Bridget holds an Irish passport, so the household enters Spain under régimen comunitario. Bridget’s path is category (i) — registration via the Certificado de Registro. Paul’s path is category (ii) — the tarjeta comunitaria as the non-EU family member of an EU citizen. Both run under the same legal framework; the choice between them is determined by who holds which passport.
One EU passport in the household sets régimen comunitario in motion. Irish, German, French, Italian — any EU/EEA/Swiss citizenship in the family does it. The EU spouse exercises a native free-movement right; the non-EU spouse picks up a derivative right via the marriage. Reading guides on “Spanish family reunification” written without that distinction in mind can make the process look much harder than it actually is.
Step one — Bridget’s EU registration
The two-document workflow inside régimen comunitario is sequential. The EU citizen must register first; the non-EU family member’s file then attaches to that registration. We started with Bridget’s Certificado de Registro de Ciudadano de la Unión — the green-card NIE document that records her as an EU citizen exercising free-movement rights on Spanish soil. It is, formally, a registration of presence rather than a residence permit; an EU citizen already holds the residence right by virtue of being an EU citizen, and the certificate simply documents the exercise of it.
The registration requires evidence of sufficient resources (typically a bank balance above the IPREM threshold, plus health coverage) and a Spanish address. With Bridget’s certificate issued, Paul’s file had the legal anchor it would attach to.
Step two — Paul’s tarjeta comunitaria application
Paul’s Tarjeta de Residencia de Familiar de Ciudadano de la Unión file pulled together the standard package for a non-EU family member of an EU citizen:
- Bridget’s EU registration certificate, as the legal basis for the family-member application;
- Joint registration of address (empadronamiento) at their Tenerife home;
- Bank evidence of sufficient resources, held in Bridget’s name;
- Private health insurance covering both Paul and Bridget at the levels Spanish authorities expect;
- A recently issued copy of the marriage certificate — apostilled, sworn-translated.

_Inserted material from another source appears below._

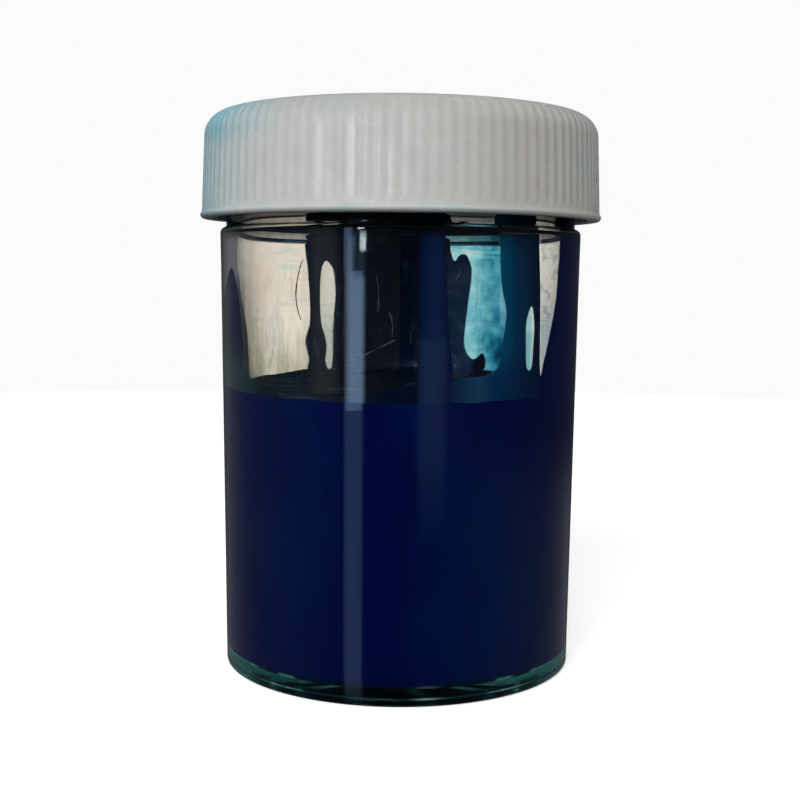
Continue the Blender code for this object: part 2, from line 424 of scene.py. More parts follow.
class Material:
    """A Principled material with the fields that its patterns are made from."""

    def __init__(self, name, **constants):
        self.material = bpy.data.materials.new(name)
        self.material.use_nodes = True
        self.tree = self.material.node_tree
        self.shader = self.tree.nodes["Principled BSDF"]
        for label, value in constants.items():
            self.set(label.replace("_", " "), value)
        self.position = self.tree.nodes.new("ShaderNodeTexCoord").outputs["Object"]
        axes = self.tree.nodes.new("ShaderNodeSeparateXYZ")
        self.tree.links.new(self.position, axes.inputs[0])
        self.x, self.y, self.z = (Field(self.tree, axes.outputs[i]) for i in range(3))
        self.z_mm = self.z * 1000.0

    def set(self, label, value):
        """Give one of the shader's sockets a constant or a field."""
        feed(self.tree, self.shader.inputs[label], value)

    def bearing(self):
        """The bearing in degrees, from -180 to 180."""
        return self.x.math("ARCTAN2", self.y * -1.0) * math.degrees(1.0)

    def radius_mm(self):
        """The distance from the jar's axis in millimetres."""
        return (self.x * self.x + self.y * self.y).math("SQRT") * 1000.0

    def around(self, bearing, stops):
        """A colour from a list of (bearing, colour) pairs."""
        first, last = stops[0][0], stops[-1][0]
        share = bearing.rise_evenly(first, last)
        return share.ramp([((b - first) / (last - first), colour) for b, colour in stops])

    def noise(self, scale, detail=3.0, roughness=0.55, stretch=(1.0, 1.0, 1.0), distortion=0.0):
        """Noise over the object, scale in cycles per metre, stretched along x, y and z."""
        mapping = self.tree.nodes.new("ShaderNodeMapping")
        mapping.inputs["Scale"].default_value = stretch
        self.tree.links.new(self.position, mapping.inputs["Vector"])
        node = self.tree.nodes.new("ShaderNodeTexNoise")
        self.tree.links.new(mapping.outputs[0], node.inputs["Vector"])
        settings = dict(Scale=scale, Detail=detail, Roughness=roughness, Distortion=distortion)
        for label, value in settings.items():
            node.inputs[label].default_value = value
        return Field(self.tree, node.outputs["Fac"])

    def blend(self, share, first, second, mode="MIX"):
        return mixed(self.tree, share, first, second, mode)

    def bump(self, height, distance, strength=1.0):
        """Raise the surface's normals by a height field, distance in metres."""
        node = self.tree.nodes.new("ShaderNodeBump")
        node.inputs["Strength"].default_value = strength
        node.inputs["Distance"].default_value = distance
        self.tree.links.new(height.socket, node.inputs["Height"])
        self.tree.links.new(node.outputs["Normal"], self.shader.inputs["Normal"])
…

One small but important detail on the marriage certificate: we always recommend obtaining a fresh copy specifically for the application, even when an older copy is to hand. Spanish authorities do not have a published “too old” rule, but in practice a certificate issued in the same calendar quarter as the submission moves through the file faster than one issued years earlier.
Crucially, on the régimen-comunitario route Paul could remain in Spain throughout the processing window. The submission generates a recibo de presentación — a stamped acknowledgement that the file has been lodged — which legalises the applicant’s presence pending the decision. He did not need to leave and re-enter on a tourist permission.
The wait — and one Requerimiento
The statutory processing window for régimen comunitario is three months from a complete submission. Paul’s case ran longer — closer to six — because of internal backlog at the Tenerife immigration office, not because of anything in the file. We had warned them this was possible; the legal framework still requires a decision but enforcement of the time-limit through the courts is rarely worthwhile if the file is otherwise well-positioned.
Five months in, the immigration office issued a Requerimiento — a formal request for additional evidence. They wanted proof of payment of the health insurance policy, since the original submission had included only the policy itself. We sent the policy invoices and bank-debit confirmations covering the period since application. We also took the opportunity to update the file with one fresh detail: Paul and Bridget’s lease had ended during the processing window and they had moved to a new Tenerife address. We attached the new empadronamiento certificate together with a short cover letter explaining the move.
“There is very little you can influence inside the processing window. We explained that patience was the strategy here — and patience was what worked.”
— Carina, Customer Success Manager at ClickToSpain
Outcome
The application was approved approximately six months after submission. Paul received his Tarjeta de Residencia de Familiar de Ciudadano de la Unión, valid for five years on first issue. After five years on this card, he becomes eligible for the equivalent permanent residence card under régimen comunitario. Paul and Bridget are settled in Tenerife — closer to the sea than they had ever been in the UK, on the schedule they wanted.
What this case shows
Three lessons from Paul and Bridget’s file for any UK couple where one spouse holds an EU passport:
- Identify the framework first. If one spouse holds an EU passport, the family operates under régimen comunitario — not the standard Spanish family-reunification route. Both spouses sit under the same RD 240/2007 framework with different documents (Certificado de Registro for the EU citizen, tarjeta comunitaria for the non-EU family member). Reading guidance written for régimen general adds friction that does not apply to your file.
- Sequence matters. The EU citizen’s registration must come first; the non-EU spouse’s file attaches to it. Trying to lodge both simultaneously creates documentary mismatches the case officer cannot resolve.
- Plan for six months, not three. The statutory window is three months. The Tenerife office, like several others, runs longer in practice. Build the family’s calendar around six and treat anything faster as upside.
Last updated: 4 May 2026. Legal basis (unchanged): Régimen comunitario under Real Decreto 240/2007, implementing EU Directive 2004/38/EC. Practice update: Régimen-comunitario processing times vary by provincial office since 2024 — Tenerife and other high-volume island offices are running closer to six months than the statutory three.